In French with English subtitles
Genre: Fantasy/Comedy
Director: Jean-Pierre Jeunet
Cast: Dany Boon, André Dussollier,
Nicolas Marié, Jean-Pierre Marielle, Yolande Moreau,
Julie Ferrier, Omar Sy, Dominique Pinon, Michel Cremandes,
Marie-Julie Baup
RunTime: 1 hr 46 mins
Released By: Cathay-Keris Films
Rating: NC-16 (Sexual References and Some
Violence)
Official Website: http://micmacs.substance001.com/
Opening Day: 12 May 2011
Synopsis: Jean-Pierre Jeunet's gorgeously romantic AMELIE is unquestionably one of the most
beloved and popular films of the last decade.

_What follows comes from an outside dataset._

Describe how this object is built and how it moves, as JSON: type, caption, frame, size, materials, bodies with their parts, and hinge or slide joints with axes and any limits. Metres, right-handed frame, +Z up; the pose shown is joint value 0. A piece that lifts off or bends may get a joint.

Jeunet's amazing visual vocabulary and
hyperactive imagination provide the foundation for all his cinematic creations, and
this ability to be both playful and serious is used to devastating effect in his
latest piece of movie magic MICMACS.
First it was a mine that exploded in the middle of the Moroccan desert. Years later,
it was a stray bullet that lodged in his brain... Bazil doesn't have much luck with
weapons. The first made him an orphan, the second holds him on the brink of sudden,
instant death.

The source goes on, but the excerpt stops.